The use of glass as a siccative in oil painting is consistent with an English documentary source that mentions using glass as a drier. The painter Marshall Smith, in 1692, wrote:

‘For your Powder-Glass, take the whitest Glass, beat it very fine in a Morter, and grind it in water to an Impalpable powder; being thoroughly dry, it will dry all Colours without drying Oyle, and not in the least Tinge the purest Colours, as White, Ultramarine etc. and is much us’d in Italy’.

Raphael Mond Crucifixion

The Mond Crucifixion, National Gallery, London, was painted in oil on a poplar panel about 1502–3.


Glass particles have also been found extensively in works by Perugino and in many paintings by Raphael. Recently, it has been found that glass was used extensively in red glazes in early Netherlandish and German paintings. The composition of the glass varies considerably in the paintings from different regions of Europe during this period. Soda lime glass is typically found in Italian paintings, but high-lime glass appears to be more common in paintings executed in Northern Europe.


References and Notes

Roy, A., Spring, M., Plazzotta, C. “Raphael’s Early Work in the National Gallery: Paintings before Rome”. National Gallery Technical Bulletin Vol 25, pp. 4–35.

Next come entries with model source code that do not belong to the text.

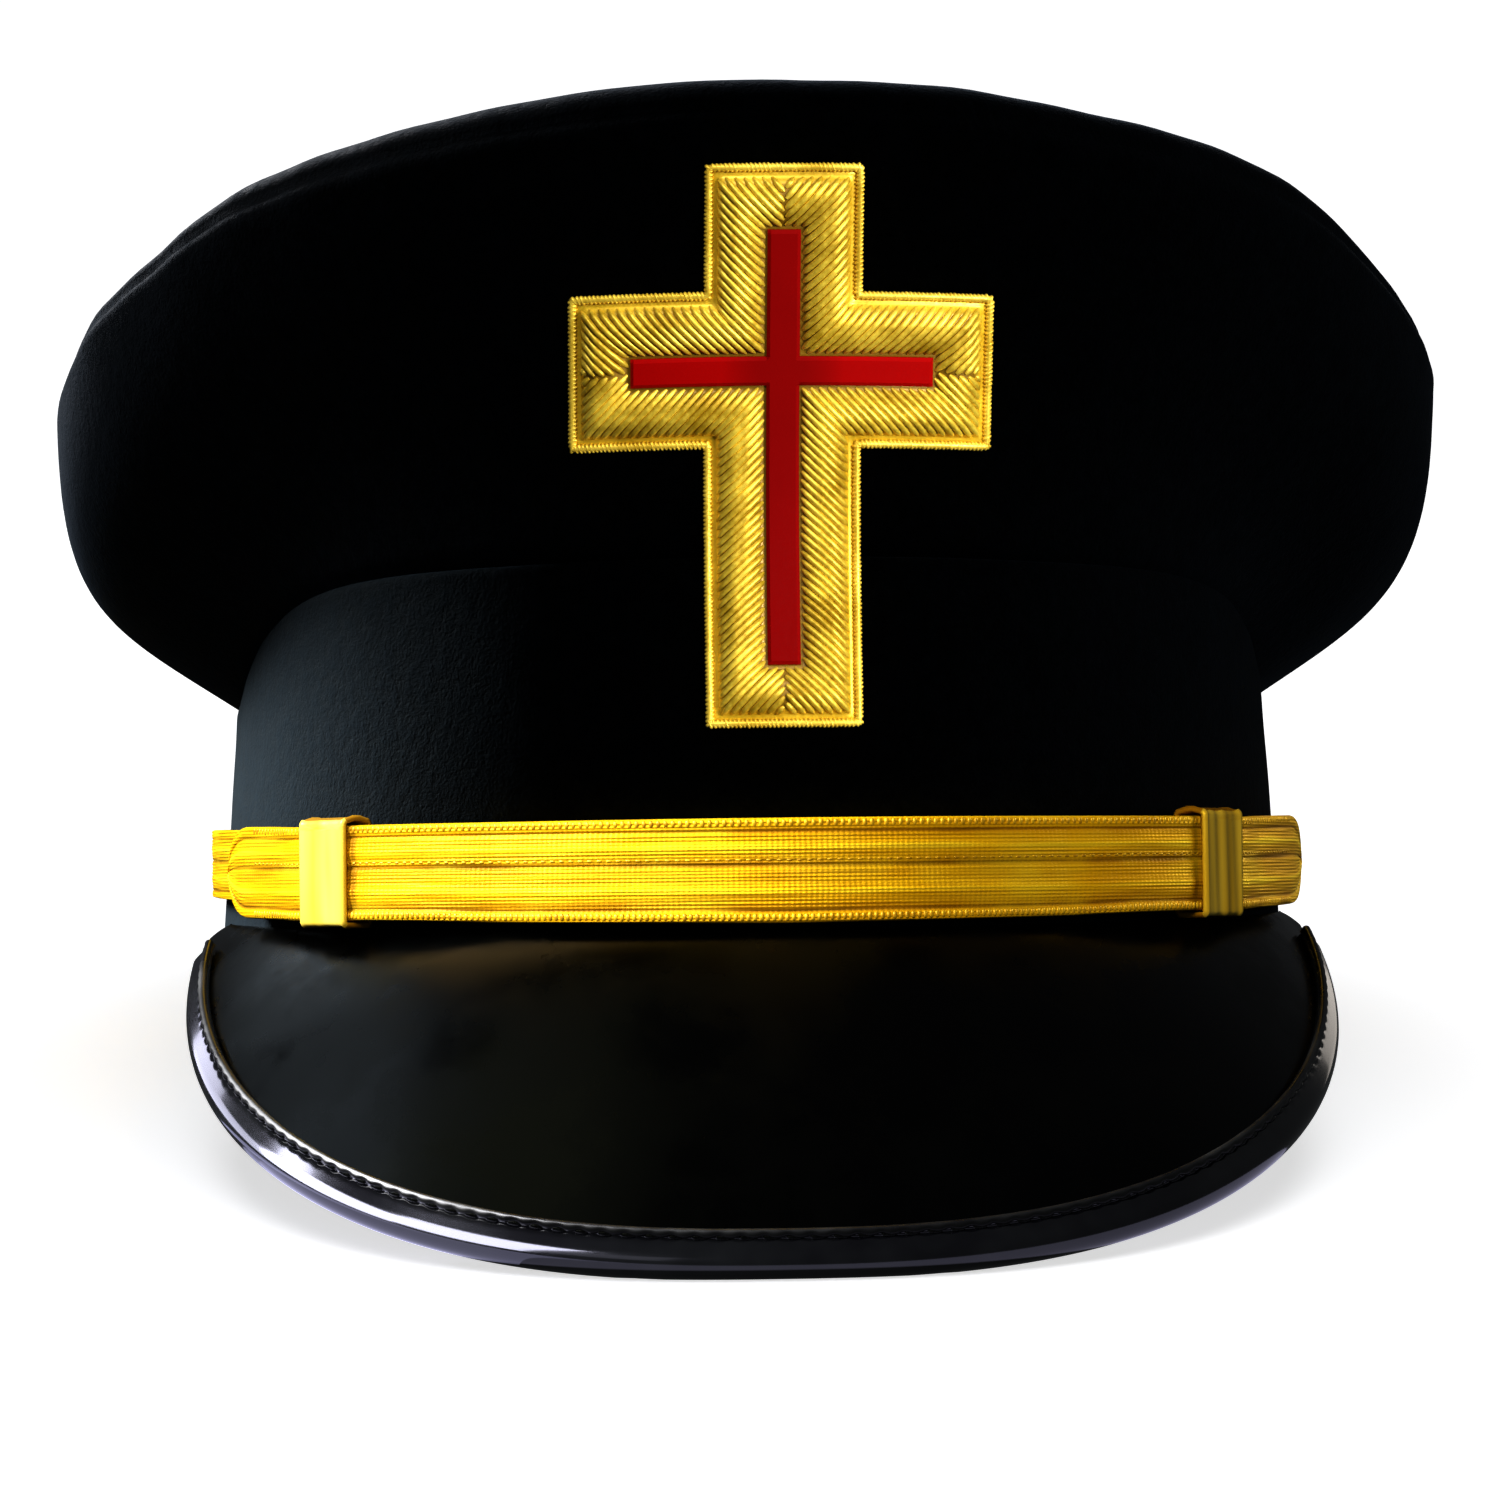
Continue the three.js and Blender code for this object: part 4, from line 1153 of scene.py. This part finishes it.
def frontSurface():  # the front of the cap under the badge, as a smooth function of x and height
    bm = bmesh.new()
    for node in ("band", "crown"):
        bm.from_mesh(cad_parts[node].data)
    lean = Matrix.Rotation(capShape["leanBack"], 4, "X")
    bm.transform((Matrix.Translation(capShape["shift"]) @ lean).inverted())
    tree = BVHTree.FromBMesh(bm)
    bm.free()
    seen = []
    for x in np.linspace(-34, 34, 23) * mm:
        for height in np.linspace(29, 115, 44) * mm:
            hit = tree.ray_cast(Vector((x, -0.3, height)), Vector((0, 1, 0)))[0]
            if hit is not None:
                seen.append((x, height, hit.y))
    seen = np.array(seen)

    def terms(x, height):
        a, b = x / 0.034, (height - 0.072) / 0.043
        return np.stack([a ** (2 * i) * b**j for i in range(3) for j in range(7)], -1)

    weights = np.linalg.lstsq(terms(seen[:, 0], seen[:, 1]), seen[:, 2], rcond=None)[0]
    left = terms(seen[:, 0], seen[:, 1]) @ weights - seen[:, 2]
    print("badge ground fits within", round(float(np.abs(left).max()) * 1000, 2), "mm")
    return lambda x, height: terms(np.asarray(x), np.asarray(height)) @ weights


ground = frontSurface()


def onBadge(x, height, lift):  # a point lifted off the front of the cap
    x, height, lift = np.broadcast_arrays(*[np.asarray(a, float) for a in (x, height, lift)])
    step = 0.2 * mm
    slopeX = (ground(x + step, height) - ground(x - step, height)) / (2 * step)
    slopeZ = (ground(x, height + step) - ground(x, height - step)) / (2 * step)
    normal = unit(np.stack([slopeX, -np.ones_like(slopeX), slopeZ], -1))
    point = np.stack([x, ground(x, height), height], -1)
    return leaned(point + normal * (lift + badge["seat"])[..., None])


def crossCorners(inset):
    b = badge
    stem, bar = b["stemHalf"] - inset, b["barHalf"] - inset
    low, high = b["centreHeight"] - b["barRise"] + inset, b["centreHeight"] + b["barRise"] - inset
    foot, top = b["foot"] + inset, b["top"] - inset
    return np.array([
        (-stem, foot), (stem, foot), (stem, low), (bar, low), (bar, high), (stem, high),
        (stem, top), (-stem, top), (-stem, high), (-bar, high), (-bar, low), (-stem, low)])


def crossRail(inset, segment):
    outline, corners = crossCorners(0), crossCorners(inset)
    rail = []
    for i, corner in enumerate(corners):
        ahead = corners[(i + 1) % 12]
        whole = np.abs(outline[(i + 1) % 12] - outline[i]).sum()
        steps = max(1, round(whole / segment))
        rail += [corner + (ahead - corner) * k / steps for k in range(steps)]
    return np.array(rail)


def insetAt(x, height):  # how far inside the cross's outline a point lies
    b = badge
    stem = np.minimum(b["stemHalf"] - np.abs(x), np.minimum(height - b["foot"], b["top"] - height))
    bar = np.minimum(b["barHalf"] - np.abs(x), b["barRise"] - np.abs(height - b["centreHeight"]))
    return np.maximum(stem, bar)


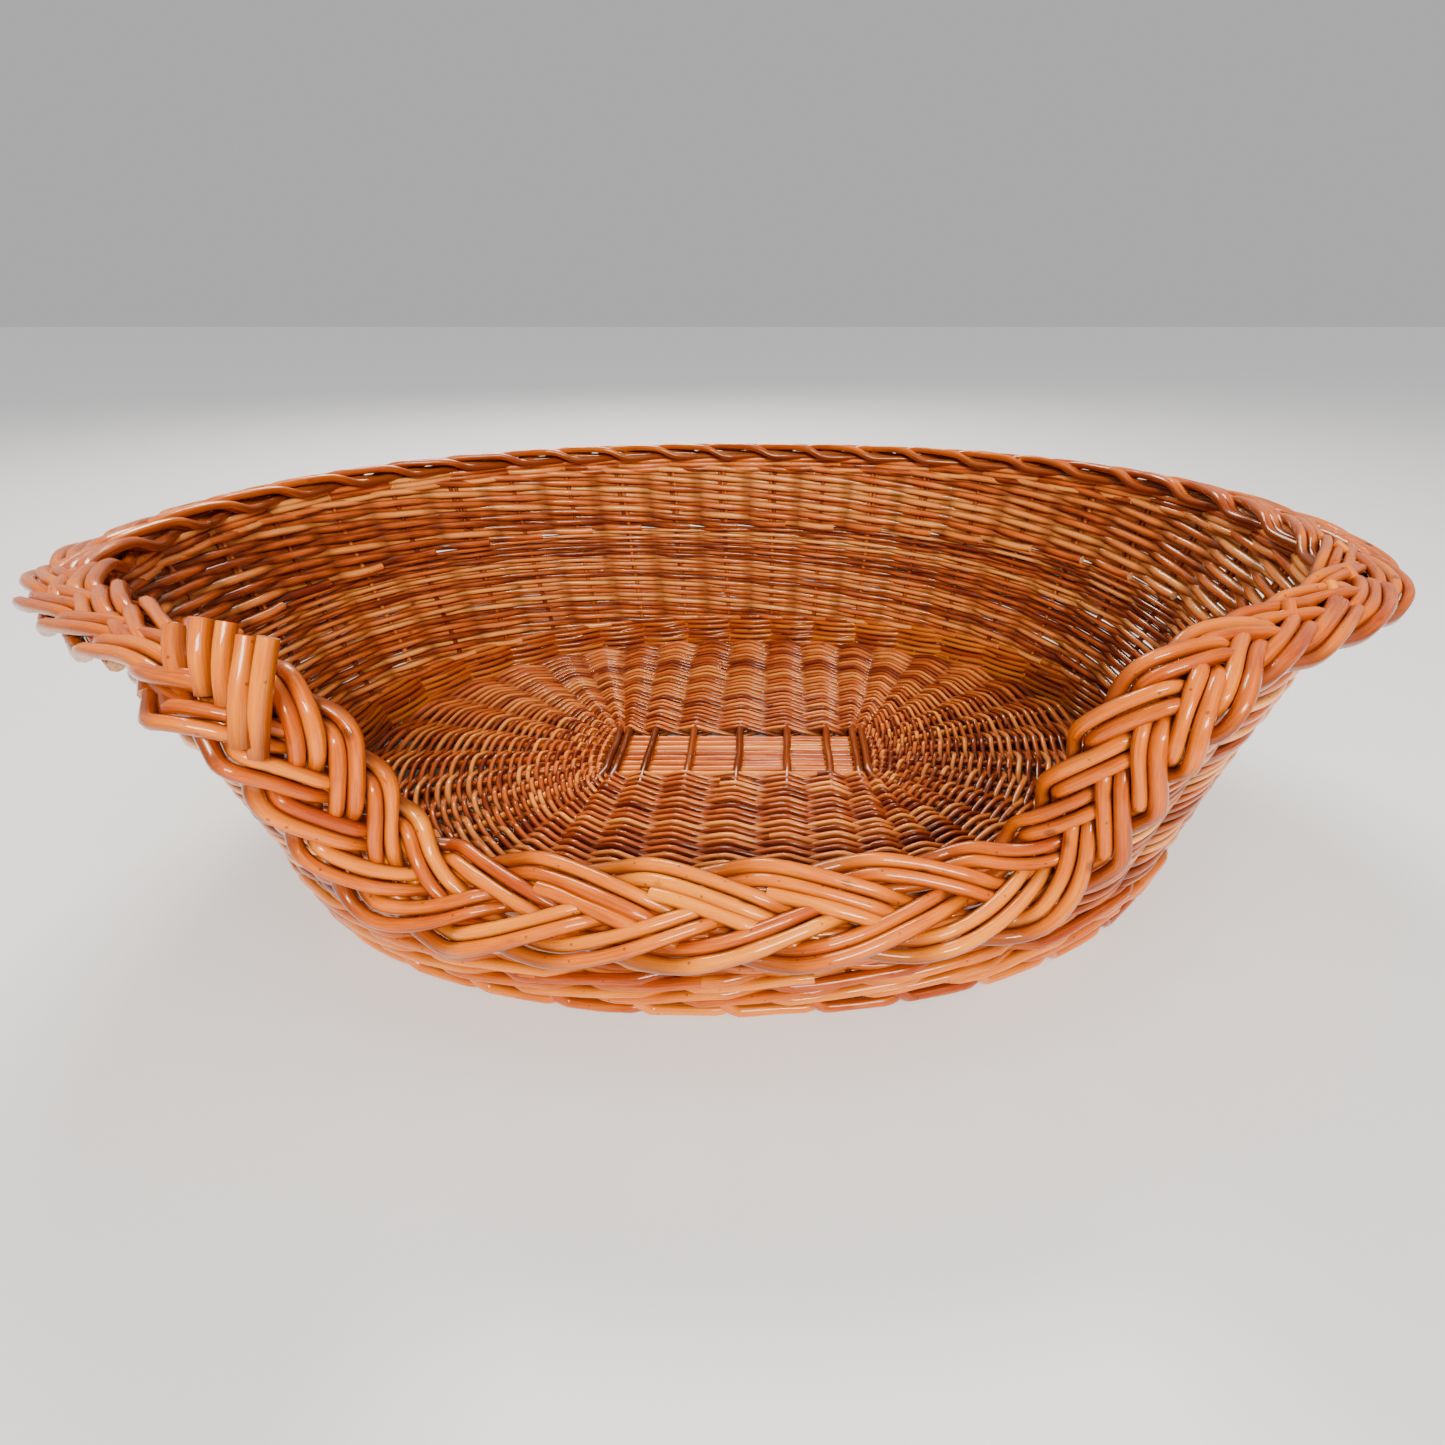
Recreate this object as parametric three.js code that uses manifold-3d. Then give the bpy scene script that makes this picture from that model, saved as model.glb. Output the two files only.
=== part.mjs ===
// Oval willow bed basket for a pet, with a lowered entrance in its front wall.
// Millimetres, +Z up. The basket stands on z = 0 and its entrance faces -Y.
// The wall is worked out on one leaning oval surface, which runs through the middle of every upright stake.
import * as THREE from "three";
import { LoftGeometry } from "three/addons/geometries/LoftGeometry.js";
import { mergeVertices } from "three/addons/utils/BufferGeometryUtils.js";
import Module from "manifold-3d";

// Middle surface of the wall
const HALF_LENGTH = 308; // at the floor, along X
const HALF_WIDTH = 221; // at the floor, along Y
const LEAN_ENDS = 0.205; // outward lean for each millimetre of height, at the ends
const LEAN_SIDES = 0.132; // the same, at the front and back
const OVAL_POWER = 2.2; // 2 is an ellipse, more is squarer
const GAP = 0.3; // clearance between pieces that touch

// Upright stakes
const STAKE_COUNT = 38;
const STAKE_RADIUS = 2.4;
const STAKE_FOOT = 11;
const CHANNEL_RADIUS = STAKE_RADIUS + 0.45;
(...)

Spring, Marika. “Raphael’s Materials: Some New Discoveries and their Context within Early Sixteenth-Century Painting.” Scientific Department of The National Gallery, London

References to the use of powdered glass as a drier in historical documentary sources on painting are discussed, and Marshall Smith is quoted in Kirby Talley M., Portrait Painting in England: Studies in the Technical Literature before 1700, Paul Mellon Centre for Studies in British Art, 1981, pp. 94–97.